THE ASSESSOR MAP SHOWS ONLY ONE PARCEL, BUT MY DEED INDICATES TWO PARCELS
The Assessor’s Map was created for the purpose of determining the property that is subject to property taxation, only. Previously, in San Francisco, the owner of 2 or more adjoining legal parcels would request a single tax assessment from the Assessor. The Assessor would assign a single Parcel Number over multiple legal parcels. This act did not merge the underlying legal parcels. This practice has been discontinued.
THE ASSESSOR MAP SHOWS TWO (OR MORE) PARCELS, BUT MY DEED INDICATES ONLY ONE PARCEL.
The Assessor’s Map was created for the purpose of determining the property that is subject to property taxation, only. Previously, in San Francisco, the owner of a single legal parcel could request a multiple tax assessments over a single legal parcel from the Assessor. The Assessor would then assign multiple Parcel Numbers over the single legal parcel. This act did not subdivide the underlying legal parcel. This practice has been discontinued.

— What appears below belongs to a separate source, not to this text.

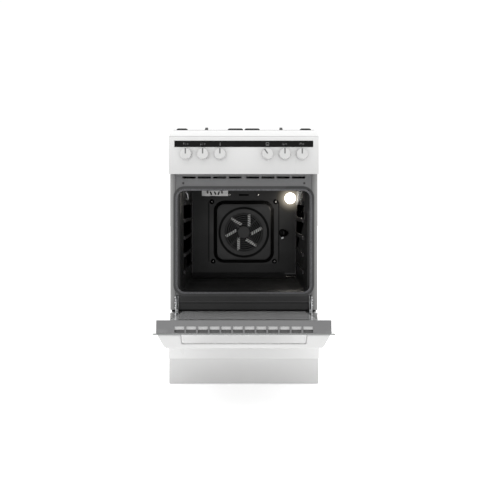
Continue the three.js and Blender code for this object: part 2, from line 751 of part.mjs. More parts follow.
// A finger from the frame towards the burner: its top climbs from the frame to a flat end.
function fingerAlong(side, frameEnd, tip) {
  const half = FINGER.width / 2;
  const low = GRATE.low + 1;
  const inward = Math.sign(tip - frameEnd);
  const outline = [
    [frameEnd, low],
    [tip, low],
    [tip, FINGER.alongTop - 3],
    [tip - inward * 3, FINGER.alongTop],
    [tip - inward * FINGER.flat, FINGER.alongTop],
    [frameEnd + inward * GRATE.bar, GRATE.high],
    [frameEnd, GRATE.high - 1],
  ];
  const shape = polygon(inward > 0 ? outline : outline.toReversed());
  return sidePlate(shape, [side * BURNER_X - half, side * BURNER_X + half]);
}

// A pan support: a flat frame over a front and a rear burner, four fingers to each burner.
function panSupport(side) {
  const { inner, outer, front, back, bar, low, high } = GRATE;
  const level = [low, high];
  const middle = (FRONT_BURNER_Y + REAR_BURNER_Y) / 2;
  const pieces = [
    block(sided(side, inner, outer), [front, front + bar], level),
    block(sided(side, inner, outer), [middle - bar / 2, middle + bar / 2], level),
    block(sided(side, inner, outer), [back - bar, back], level),
    block(sided(side, inner, inner + bar), [front, back], level),
    block(sided(side, outer - bar, outer), [front, back], level),
  ];
  const ends = [[FRONT_BURNER_Y, front, middle], [REAR_BURNER_Y, middle, back]];
  for (const [y, nearEnd, farEnd] of ends) {
    pieces.push(fingerAcross(side, BURNER_X + FINGER.clear, outer, y));
    pieces.push(fingerAcross(side, inner, BURNER_X - FINGER.clear - 1, y));
    pieces.push(fingerAlong(side, nearEnd, y - FINGER.reach));
    pieces.push(fingerAlong(side, farEnd, y + FINGER.reach));
  }
  for (const x of [inner + 5, outer - 5]) {
    for (const y of [front + 5, back - 5]) {
      pieces.push(block(sided(side, x - 5, x + 5), [y - 5, y + 5], [HOB_SURFACE + GAP, low + 1]));
    }
  }
  return join(...pieces);
}

add("hob_plate", hobPlate(), WHITE_ENAMEL);
for (const [burnerName, side, y, radius] of BURNERS) {
  add(`burner_cup_${burnerName}`, burnerCup(radius), ALUMINIUM).position.set(side * BURNER_X, y, 0);
  add(`burner_cap_${burnerName}`, burnerCap(radius), BLACK_ENAMEL).position.set(side * BURNER_X, y, 0);
}
for (const [sideName, side] of SIDES) {
  add(`pan_support_${sideName}`, panSupport(side), BLACK_ENAMEL);
}

// ---- Drawer -------------------------------------------------------------------------------
const DRAWER_FACE = -312;
const DRAWER_FACE_BACK = -292;
const DRAWER_BOX_BACK = 120;
const DRAWER_BOX_HALF = 224;
const DRAWER_BOX_TOP = 172;

function drawerFront() {
  const skin = 1.5;
  const inner = HALF_WIDTH - skin;
  const height = [DRAWER_BOTTOM, DRAWER_TOP];
  const innerHeight = [DRAWER_BOTTOM + skin, DRAWER_TOP - skin];
  return cut(
    block([-HALF_WIDTH, HALF_WIDTH], [DRAWER_FACE, DRAWER_FACE_BACK], height),
    block([-inner, inner], [DRAWER_FACE + skin, DRAWER_FACE_BACK + 5], innerHeight),
  );
}

function drawerBox() {
  const floor = RAIL_TOP + 0.5;
  const front = DRAWER_FACE_BACK + GAP;
  const half = DRAWER_BOX_HALF;
  const inner = half - SHEET;
  const length = [front, DRAWER_BOX_BACK];
  const innerLength = [front + SHEET, DRAWER_BOX_BACK - SHEET];
  return cut(
    block([-half, half], length, [floor, DRAWER_BOX_TOP]),
    block([-inner, inner], innerLength, [floor + SHEET, DRAWER_BOX_TOP + 5]),
  );
}

add("drawer_front", drawerFront(), WHITE_ENAMEL);
add("drawer_box", drawerBox(), ZINC);

// ---- Door hinges --------------------------------------------------------------------------
const PIN_RADIUS = 3;
const EAR_RADIUS = 8;
const STRAP = { inner: 30, outer: 42, end: 100 }; // curved check strap, in mm and degrees

function disc(y, z, radius, [x0, x1], sides = 16) {
  return rodAlongX(radius, y, z, [Math.min(x0, x1), Math.max(x0, x1)], sides);
}

// The body's half of a hinge: a channel with two ears and the pin between them.
function hingeReceiver(side) {
  const back = PIVOT_Y + 50;
  const height = [PIVOT_Z - EAR_RADIUS, PIVOT_Z + 52];
  const pieces = [];
  for (const inner of [HINGE_X - 4.4, HINGE_X + 3]) {
    const wall = sided(side, inner, inner + 1.4);
    pieces.push(block(wall, [PIVOT_Y + 1, back], height));
    pieces.push(disc(PIVOT_Y, PIVOT_Z, EAR_RADIUS, wall));
  }
  pieces.push(block(sided(side, HINGE_X - 4.4, HINGE_X + 4.4), [back - 1.4, back], height));
  pieces.push(disc(PIVOT_Y, PIVOT_Z, PIN_RADIUS, sided(side, HINGE_X - 4, HINGE_X + 4), 12));
  return join(...pieces);
}

// The door's half, drawn about the hinge line with the door upright: a housing inside the door,
// an eye round the pin, and a curved strap that slides into the body as the door is shut.
function hingeArm(side) {
  const plate = sided(side, HINGE_X - 1.4, HINGE_X + 1.4);
  const span = [0, STRAP.end].map((angle) => THREE.MathUtils.degToRad(90 - angle));
  const strap = new THREE.Shape();
  strap.absarc(0, 0, STRAP.outer, span[0], span[1], true);
  strap.absarc(0, 0, STRAP.inner, span[1], span[0], false);
  strap.closePath();
  const arm = join(
    disc(0, 0, EAR_RADIUS - 0.5, plate),
    block(plate, [-11, -3], [0, 62]),
    block(plate, [-11, 0.4], [STRAP.inner, STRAP.outer]),
    sidePlate(strap, plate, 4),
    block(sided(side, 224, 238), [-30, -2], [61, 170]),
  );
  return cut(arm, disc(0, 0, PIN_RADIUS + 0.5, sided(side, HINGE_X - 4, HINGE_X + 4), 12));
}

for (const [sideName, side] of SIDES) {
  add(`hinge_receiver_${sideName}`, hingeReceiver(side), ZINC);
}

// ---- Door ---------------------------------------------------------------------------------
// The door is drawn upright about its hinge line, its inner face at Y = 0, then swung open.
const door = new THREE.Group();
door.position.set(0, PIVOT_Y, PIVOT_Z);
door.rotation.x = DOOR_OPEN;
cooker.add(door);

const OUTER_PANEL = 4;
const FRAME_BACK = -(DOOR_THICKNESS - OUTER_PANEL - 0.3);
const WINDOW = { half: 206, bottom: 22, top: 431 };
const VENTS = 12;
const VENT_PITCH = 32;

function doorFrame() {
  const skin = 1.5;
  const half = DOOR_FRAME_HALF;
  const bottom = -DOOR_BELOW_PIVOT + 2;
  const top = DOOR_ABOVE_PIVOT - 1;
  const { half: glass, bottom: low, top: high } = WINDOW;
  const shell = cut(
    block([-half, half], [FRAME_BACK, 0], [bottom, top]),
    block([-half + skin, half - skin], [FRAME_BACK - 5, -skin], [bottom + skin, top - skin]),
  );
  const ledge = block([-glass - 2, glass + 2], [-6.2, -skin / 2], [low - 2, high + 2]);
  const tools = [
    block([-glass, glass], [-4.7, 5], [low, high]),
    block([-glass + 7, glass - 7], [-10, 5], [low + 7, high - 7]),
  ];
  for (const side of [-1, 1]) {
    tools.push(block(sided(side, 221, 233), [-12, 5], [bottom - 5, 64]));
  }
  for (let vent = 0; vent < VENTS; vent += 1) {
    const x = (vent - (VENTS - 1) / 2) * VENT_PITCH;
    tools.push(block([x - 13.5, x + 13.5], [-34, -17], [top - skin - 1, top + 5]));
  }
  return cut(join(shell, ledge), ...tools);
}

const HANDLE = { low: 424, high: 454, face: -76, back: -65, base: -40.3 };

// One broad bar bent back at both ends, with room for fingers behind it.
function doorHandle() {
  const { low, high, face, back, base } = HANDLE;
  const mirrored = (points) => points.toReversed().map(([x, y]) => [-x, y]);
  const outside = [[238, base], [219, face + 4], [213, face]];
  const inside = [[171, back], [174, base]];
  const outline = [...outside, ...mirrored(outside), ...mirrored(inside), ...inside];
  return floorPlate(polygon(outline), [low, high]);
}

function outerPanel() {
  const depth = [-DOOR_THICKNESS, OUTER_PANEL - DOOR_THICKNESS];
  return block([-HALF_WIDTH, HALF_WIDTH], depth, [-DOOR_BELOW_PIVOT, DOOR_ABOVE_PIVOT]);
}

function innerGlass() {
  const half = WINDOW.half - 0.5;
  return block([-half, half], [-4.3, -0.3], [WINDOW.bottom + 0.5, WINDOW.top - 0.5]);
}

add("door_frame", doorFrame(), GREY_ENAMEL, door);
add("door_outer_panel", outerPanel(), WHITE_ENAMEL, door);
add("door_inner_glass", innerGlass(), GLASS, door);
add("door_handle", doorHandle(), WHITE_ENAMEL, door);
for (const [sideName, side] of SIDES) {
  add(`hinge_arm_${sideName}`, hingeArm(side), ZINC, door);
}

// ---- Origin -------------------------------------------------------------------------------
const doorTip = Math.sin(DOOR_OPEN) * DOOR_ABOVE_PIVOT + Math.cos(DOOR_OPEN) * DOOR_THICKNESS;
cooker.position.y = -(BODY_BACK + PIVOT_Y - doorTip) / 2;

export default cooker;
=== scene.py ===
"""Looks, small fittings, light and camera for a freestanding gas cooker with its oven door let down."""
import json
import math

import bmesh
import bpy
from mathutils import Matrix, Vector


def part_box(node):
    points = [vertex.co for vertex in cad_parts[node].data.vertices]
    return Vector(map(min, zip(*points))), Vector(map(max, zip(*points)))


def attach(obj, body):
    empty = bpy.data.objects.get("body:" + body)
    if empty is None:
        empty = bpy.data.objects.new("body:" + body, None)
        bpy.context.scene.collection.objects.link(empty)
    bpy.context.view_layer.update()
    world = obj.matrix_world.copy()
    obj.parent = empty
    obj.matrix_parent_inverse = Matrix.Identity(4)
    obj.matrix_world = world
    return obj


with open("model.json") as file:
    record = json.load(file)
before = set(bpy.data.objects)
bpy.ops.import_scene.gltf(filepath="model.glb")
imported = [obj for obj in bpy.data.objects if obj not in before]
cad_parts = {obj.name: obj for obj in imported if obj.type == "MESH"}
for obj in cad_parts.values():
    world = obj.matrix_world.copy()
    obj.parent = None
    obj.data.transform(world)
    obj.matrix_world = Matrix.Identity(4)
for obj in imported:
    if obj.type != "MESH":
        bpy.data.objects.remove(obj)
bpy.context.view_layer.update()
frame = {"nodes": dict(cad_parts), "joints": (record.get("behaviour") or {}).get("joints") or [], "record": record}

NODES = frame["nodes"]
MM = 0.001
DOOR_ANGLE = math.radians(84)
SIDES = {"left": -1, "right": 1}
BURNERS = {"front_left": 40, "rear_left": 32, "rear_right": 32, "front_right": 24}  # cup radius, mm
PIN_TURNS = (0.8, 1.15)  # directions of the igniter and the sensor from a burner's middle
KNOB_Z = 770.5 * MM
COVE_TOP = 330 * MM  # top of the curve at the foot of the oven's back wall
FAN_AXIS = (0.0, 0.0, 489.5 * MM)
HINGE = next(Vector(joint["pos_m"]) for joint in frame["joints"] if joint["name"] == "door_hinge")
ON_DOOR = Matrix.Translation(HINGE) @ Matrix.Rotation(DOOR_ANGLE, 4, "X")  # the door drawn upright
FUNCTION_TURN = math.radians(35)
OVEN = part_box("oven_cavity")
SHEET = 1.5 * MM  # thickness of the oven's sheet
MOUTH = OVEN[0].y  # front of the oven's ring
BACK_WALL = OVEN[1].y - SHEET  # inner face of the oven's back wall
SIDE_WALL = 209 * MM  # inner face of its side walls, from the middle


def centre(node):
    low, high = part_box(node)
    return (low + high) / 2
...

WHAT IS A LOT LINE ADJUSTMENT?
A Lot Line Adjustment allows for the moving or elimination of some or all lot lines for up to 4 adjoining parcels. A common Lot Line Adjustment application is to remove lot lines and “merge” several parcels into a single parcel. A Lot Line Adjustment is also used to move a property line that is located within a building, or to move property lines to accommodate new construction. The Lot Line application requires a legal description of the proposed parcels, which can only be written by a professional land surveyor or a civil engineer licensed before 1982. The Lot Line Adjustment application must be reviewed by City Planning Dept., and the proposed lots will be required to conform to the Planning and Building Codes. Once the Lot Line Adjustment is approved and recorded by the City and County Surveyor, deeds containing the approved legal descriptions must be recorded by the property owners to complete the process.